↓

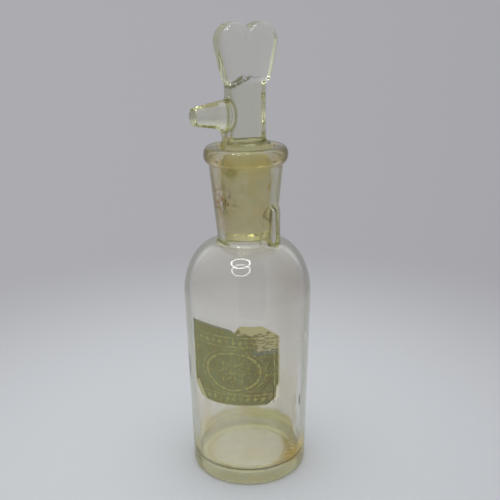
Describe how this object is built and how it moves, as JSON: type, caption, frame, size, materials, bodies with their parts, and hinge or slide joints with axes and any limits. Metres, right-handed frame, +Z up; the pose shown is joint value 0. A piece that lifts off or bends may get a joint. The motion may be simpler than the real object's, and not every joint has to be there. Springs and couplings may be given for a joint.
{
  "type": "dropping bottle",
  "caption": "Clear glass dropping bottle with a ground-in stopper that has a drip beak and a heart-shaped grip, and a worn paper label.",
  "frame": {"origin": "centre of the foot ring, on the plane the bottle stands on", "axes": "+Z up along the bottle's axis, -Y towards the front, where the label is, +X to the right of someone who looks at the front"},
  "size_m": [0.0494, 0.0495, 0.1738],
  "materials": {
    "bottle_glass": "clear moulded soda-lime glass, slightly grey-green in its thick parts, ground inside the neck",
    "stopper_glass": "clear pressed soda-lime glass with fire-polished edges and a ground plug",
    "label_paper": "aged olive-green label paper, matt, torn to its cream core at the edges"
  },
  "bodies": {
    "bottle": {"bottle": "bottle_glass", "label": "label_paper"},
    "stopper": {"stopper": "stopper_glass"}
  },
  "joints": [
    {"name": "stopper_lift", "type": "slide", "parent": "bottle", "child": "stopper", "axis": [0, 0, 1], "range_m": [0, 0.045]}
  ]
}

↑

### Written task
Using the listing above, reproduce each line without omission.

### Response to this task
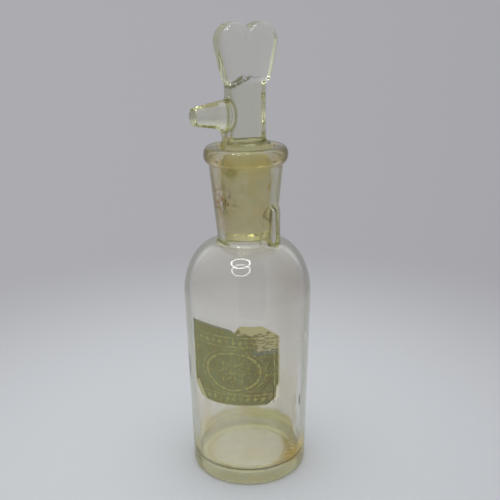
Describe how this object is built and how it moves, as JSON: type, caption, frame, size, materials, bodies with their parts, and hinge or slide joints with axes and any limits. Metres, right-handed frame, +Z up; the pose shown is joint value 0. A piece that lifts off or bends may get a joint. The motion may be simpler than the real object's, and not every joint has to be there. Springs and couplings may be given for a joint.
{
  "type": "dropping bottle",
  "caption": "Clear glass dropping bottle with a ground-in stopper that has a drip beak and a heart-shaped grip, and a worn paper label.",
  "frame": {"origin": "centre of the foot ring, on the plane the bottle stands on", "axes": "+Z up along the bottle's axis, -Y towards the front, where the label is, +X to the right of someone who looks at the front"},
  "size_m": [0.0494, 0.0495, 0.1738],
  "materials": {
    "bottle_glass": "clear moulded soda-lime glass, slightly grey-green in its thick parts, ground inside the neck",
    "stopper_glass": "clear pressed soda-lime glass with fire-polished edges and a ground plug",
    "label_paper": "aged olive-green label paper, matt, torn to its cream core at the edges"
  },
  "bodies": {
    "bottle": {"bottle": "bottle_glass", "label": "label_paper"},
    "stopper": {"stopper": "stopper_glass"}
  },
  "joints": [
    {"name": "stopper_lift", "type": "slide", "parent": "bottle", "child": "stopper", "axis": [0, 0, 1], "range_m": [0, 0.045]}
  ]
}